A surprise significant drop in the EIA weekly crude stocks has provided the boost for oil. After a brief consolidation, the 50% Fibonacci retracement seems to be doing little to stop the rally on the way towards the breakout target at $61.50, whilst the next resistance is the old key June 2018 low at $63.60. The momentum continues to run strong, with eight days since a negative candle having been posted, whilst the RSI is up at 70 and the strongest now since September 2018. The Stochastics remain strongly configured, with the MACD lines also now edging higher. Intraday weakness is a chance to buy, with yesterday’s low at $58.40 adding to the breakout support band $57.50/$58.00.
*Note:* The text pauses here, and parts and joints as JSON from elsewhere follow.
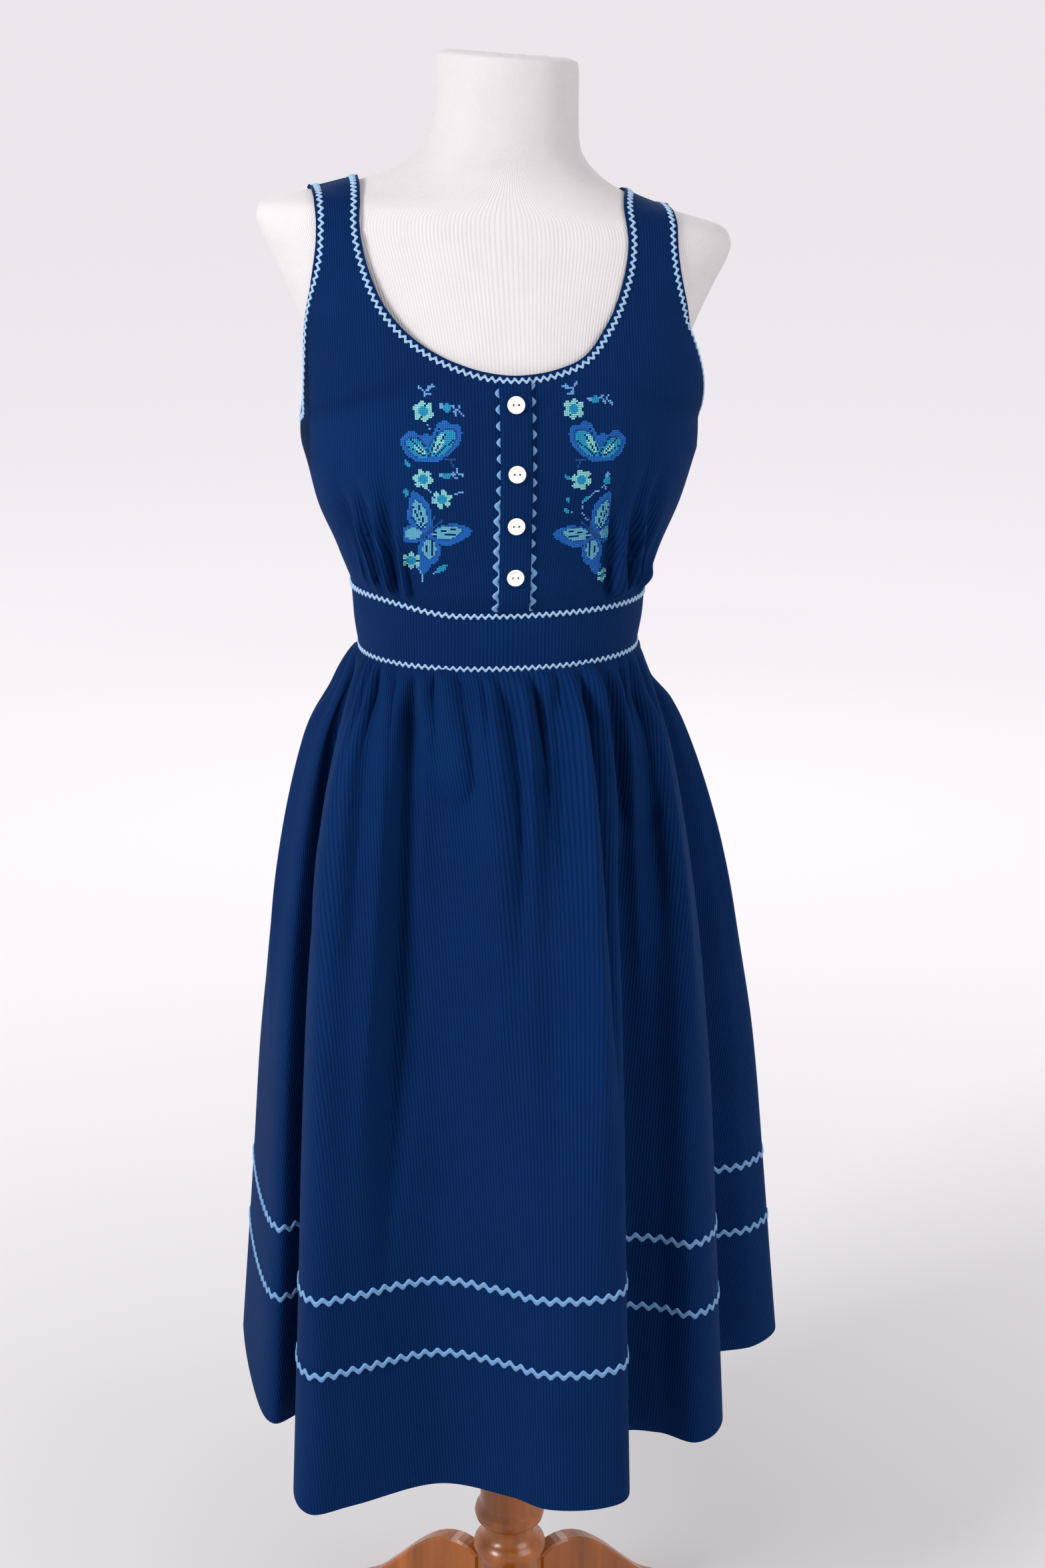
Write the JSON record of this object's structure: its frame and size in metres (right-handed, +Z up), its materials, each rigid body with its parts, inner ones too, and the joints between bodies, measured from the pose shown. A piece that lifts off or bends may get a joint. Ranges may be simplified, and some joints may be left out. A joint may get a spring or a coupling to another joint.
{
  "type": "pinafore dress on a dress form",
  "caption": "Sleeveless corduroy pinafore dress with wavy braid, a buttoned front band and a gathered skirt, worn by a limbless dress form on a tripod stand.",
  "frame": {"origin": "on the floor under the middle of the whole model's footprint", "axes": "+Z up along the form and its column; the front of the dress faces -Y; +X is the wearer's left"},
  "size_m": [0.5647, 0.4392, 1.6338],
  "materials": {
    "corduroy": "navy needlecord, ribs along the cloth",
    "braid": "light blue woven wavy braid",
    "button": "off-white polished two-hole button",
    "jersey": "white ribbed jersey cover",
    "wood": "varnished turned and sawn wood"
  },
  "bodies": {
    "root": {"bodice_front": "corduroy", "bodice_back_left": "corduroy", "bodice_back_right": "corduroy", "waistband": "corduroy", "skirt_front": "corduroy", "skirt_back_left": "corduroy", "skirt_back_right": "corduroy", "placket": "corduroy", "braid_neck": "braid", "braid_armhole_left": "braid", "braid_armhole_right": "braid", "braid_waist_upper": "braid", "braid_waist_lower": "braid", "braid_placket_left": "braid", "braid_placket_right": "braid", "braid_skirt_upper": "braid", "braid_skirt_lower": "braid", "button_1": "button", "button_2": "button", "button_3": "button", "button_4": "button", "form_torso": "jersey", "stand_column": "wood", "leg_1": "wood", "leg_2": "wood", "leg_3": "wood"}
  },
  "joints": []
}
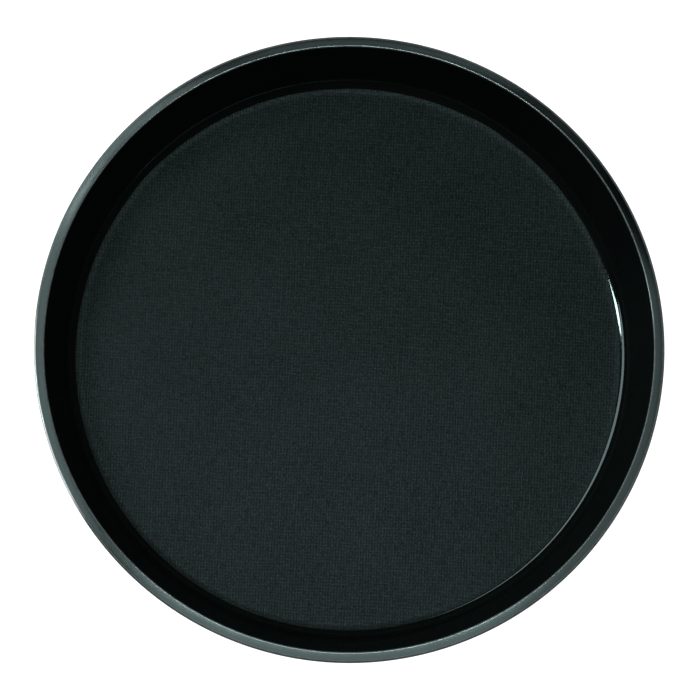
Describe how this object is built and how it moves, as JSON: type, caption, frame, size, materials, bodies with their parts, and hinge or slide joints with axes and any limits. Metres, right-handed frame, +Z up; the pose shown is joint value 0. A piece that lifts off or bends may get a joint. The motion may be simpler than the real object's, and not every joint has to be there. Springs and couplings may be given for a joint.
{
  "type": "serving tray",
  "caption": "Round non-slip serving tray: a black moulded dish with a flat rim, a leaning wall and a woven-textured rubber liner bonded to its floor",
  "frame": {"origin": "centre of the tray on the plane it stands on", "axes": "+Z up, along the tray's axis of symmetry; +X to the right; -Y towards the front"},
  "size_m": [0.3556, 0.3556, 0.031],
  "materials": {
    "moulded_shell": "gloss",
    "rubber_liner": "woven matt",
    "hoop_steel": "plain wire"
  },
  "bodies": {
    "root": {"tray_shell": "moulded_shell", "nonslip_liner": "rubber_liner", "rim_hoop": "hoop_steel"}
  },
  "joints": []
}
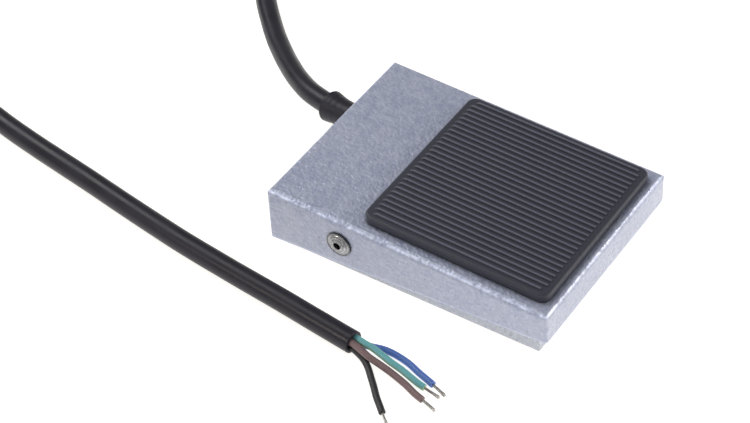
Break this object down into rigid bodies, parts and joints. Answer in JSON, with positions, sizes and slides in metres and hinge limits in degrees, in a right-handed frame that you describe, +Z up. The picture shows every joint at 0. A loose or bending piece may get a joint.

Dow Jones Industrial Average
A very interesting session on the Dow has left traders with a lot of questions once more. Initially reacting higher to the Fed, but then unwound all those gains into the close. This leaves the Down with two daily negative candlesticks and the market once more trading around the 76.4% Fibonacci retracement at 25,715. Coming with a turn lower on momentum indicators, this move will need to be watched now otherwise it could very quickly e back around the March low at 25,208 again. The hourly chart shows this to be an unwind of some overstretched momentum and for now, as long as the support and 25,650/26,670 remains intact, could be eyed as an opportunity. On a near term basis, losing 25,520 opens the 25,208 low again. Initial resistance at 25,930 protects 26,110.